In all my recent thinking about technology's pathetic aesthetics (ha ha), I come across this article by Simon Dimenco. I like his call-it-like-it-is analysis of my (relatively new) discovery of "journaling in the commons;" aka: blogging. Thanks to everyone who has emailed me and let me know in person that they have enjoyed my blog: You know who you are!
Here is an excerpt from the essay:"And it occurred to me that there is no such thing as blogging. There is no such thing as a blogger. Blogging is just writing -- writing using a particularly efficient type of publishing technology. Even though I tend to first use Microsoft Word on the way to being published, I am not, say, a Worder or Wordder. It’s just software, people! The underlying creative/media function remains exactly the same."
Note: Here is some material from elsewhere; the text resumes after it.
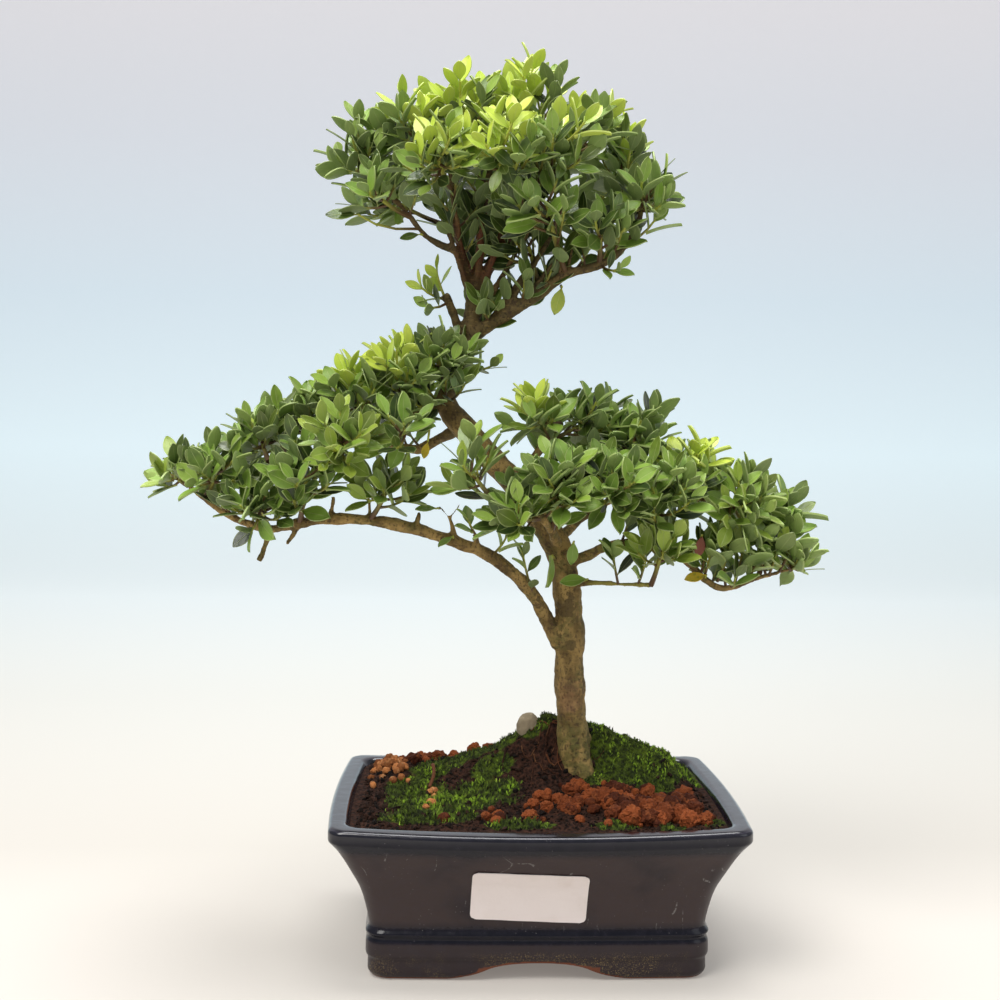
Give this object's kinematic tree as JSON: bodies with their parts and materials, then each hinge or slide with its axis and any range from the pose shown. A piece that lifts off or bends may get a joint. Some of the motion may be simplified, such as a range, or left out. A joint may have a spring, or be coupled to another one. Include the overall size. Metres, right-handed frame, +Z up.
{
  "type": "japanese holly bonsai",
  "caption": "Small evergreen tree with a slanting trunk and leafy pads, growing from a mossy mound in a dark glazed rectangular pot.",
  "frame": {"origin": "bottom middle of the box round the whole tree and pot, on the surface that the pot stands on", "axes": "+Z up, X along the pot's long side, -Y towards the front with the label"},
  "size_m": [0.311, 0.1472, 0.424],
  "materials": {
    "navy_glaze": "gloss",
    "plastic_net": "matte",
    "potting_soil": "matte",
    "label_paper": "satin",
    "grey_stone": "matte",
    "red_clay": "matte",
    "ochre_clay": "matte",
    "bark": "matte",
    "old_leaves": "satin",
    "young_leaves": "satin"
  },
  "bodies": {
    "root": {"pot": "navy_glaze", "drain_screen_left": "plastic_net", "drain_screen_right": "plastic_net", "soil": "potting_soil", "label": "label_paper", "stone": "grey_stone", "clay_lumps_right": "red_clay", "clay_lumps_back_left": "red_clay", "ochre_lumps_left": "ochre_clay", "trunk": "bark", "spray_crown_peak_right": "young_leaves", "spray_crown_peak_left": "young_leaves", "spray_crown_shoulder_left": "young_leaves", "spray_crown_left_tip": "old_leaves", "spray_crown_left_low": "old_leaves", "spray_crown_shoulder_right": "young_leaves", "spray_crown_right_high": "young_leaves", "spray_crown_right_tip": "old_leaves", "spray_crown_right_low": "old_leaves", "spray_crown_front_low": "old_leaves", "spray_crown_front": "young_leaves", "spray_crown_front_left": "young_leaves", "spray_crown_front_right": "old_leaves", "spray_crown_under": "old_leaves", "spray_crown_top_back": "young_leaves", "spray_crown_back_left": "young_leaves", "spray_crown_back_right": "young_leaves", "spray_crown_back_tip": "old_leaves", "spray_crown_back": "old_leaves", "spray_crown_left_back": "old_leaves", "spray_left_tip": "young_leaves", "spray_left_outer": "old_leaves", "spray_left_outer_top": "old_leaves", "spray_left_outer_low": "old_leaves", "spray_left_mid_top": "young_leaves", "spray_left_high": "young_leaves", "spray_left_front": "old_leaves", "spray_left_crest": "young_leaves", "spray_left_front_high": "old_leaves", "spray_left_elbow": "old_leaves", "spray_left_front_low": "old_leaves", "spray_left_inner_low": "old_leaves", "spray_left_back_mid": "old_leaves", "spray_left_back_outer": "old_leaves", "spray_left_back_high": "old_leaves", "spray_right_inner_tip": "old_leaves", "spray_right_crest_left": "young_leaves", "spray_right_crest": "old_leaves", "spray_right_crest_right": "old_leaves", "spray_right_front": "old_leaves", "spray_right_front_left": "old_leaves", "spray_right_front_mid": "old_leaves", "spray_right_front_outer": "old_leaves", "spray_right_shoulder": "young_leaves", "spray_right_outer": "old_leaves", "spray_right_tip": "old_leaves", "spray_right_end": "old_leaves", "spray_right_low": "old_leaves", "spray_right_back": "old_leaves", "spray_right_back_outer": "old_leaves"}
  },
  "joints": []
}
This makes sense to me. Media is simply the way we house our experience. We bring life to our ideas through words, that is how language functions, by defining the realm of sharing. Words enjoy the great priviledge of holding our ideas, of storing, as if in antique iron clasped jam-jars, the colourful and rich and fermenting conconctions of the years. So then does it matter how it is shared? This is something I think about a lot. How is the content of our speech affected through the different ways we choose to convey it? Which is of greater value: the message in a bottle, yellowed with sun and seawater, or the "cu2nite" I scan on my phone while shopping for potluck goodies? The above quote seems to suggest that the two are equal; at the very least it hints at the neutrality of media. It doesn't matter then how one goes about disseminating information, whether at the public square, as did Jesus and the Apostle Paul, or via this new "virtual" commons, as does Gordon Atkinson. It seems to say that the meat of the message is not in the vehicle used to bring it to life (the medium). It seems to say that technology in the form of publishing programs and software is only the great beast we ride into victory, neither to hasten nor impede.
Then again, sometimes I agree with Marshall McLuhan, that the medium IS the message itself, not just its temporary skin. Sometimes the manner in which I receive information, or love, or friendship, or counsel, actually matters. Go figure. I could learn that over the counter sipping tea with my roommate, or I could learn it from Oprah. Maybe it doesn't matter. Then again, maybe it does. But I'm not the only one asking these questions, am I?
I don't have the answers to this dilemma, hence the continued posting. I have this love-hate relationship with technology: long-sensitized to the innovations of the past (which were at the time of their introduction, equally jarring), but resisting those of the future. It's hypocrisy. If I can accept knives and bowls and pen, then I can accept iPods and Blackberries. Moreover, advancements in electronic media have made many things possible in my life: they have allowed me to maintain friendships, cultivate new ones, and discover things that I never would have otherwise come across. There are flip-sides to these perks however, dark sides if you will: have my real friendships of yesterday faded into false pursuit? Have we built simulations of communities to somehow combat our isolation from one another? Have we grown so bored with the journey of seeking that we've become ravenous for more and more and more? What has happened to the notion of too much information?
It's easy to say "it's not the tools themselves it's how you use them." But I often wonder if that's too optimistic a position, given our depravity. How have we used guns and steel? Not for any coffeetables I've seen. But the only alternative is rather pessimistic, that we are clay in the hands of our own creations. I don't know which I prefer. Even as I write this, I can see my own naivete glaring back at me like this lifeless computer screen. I wonder how this would've come out different in my little beat-up journal . . .
This post was my Frankenstein. Ahhhhhhhhhhh, he's chasing me down!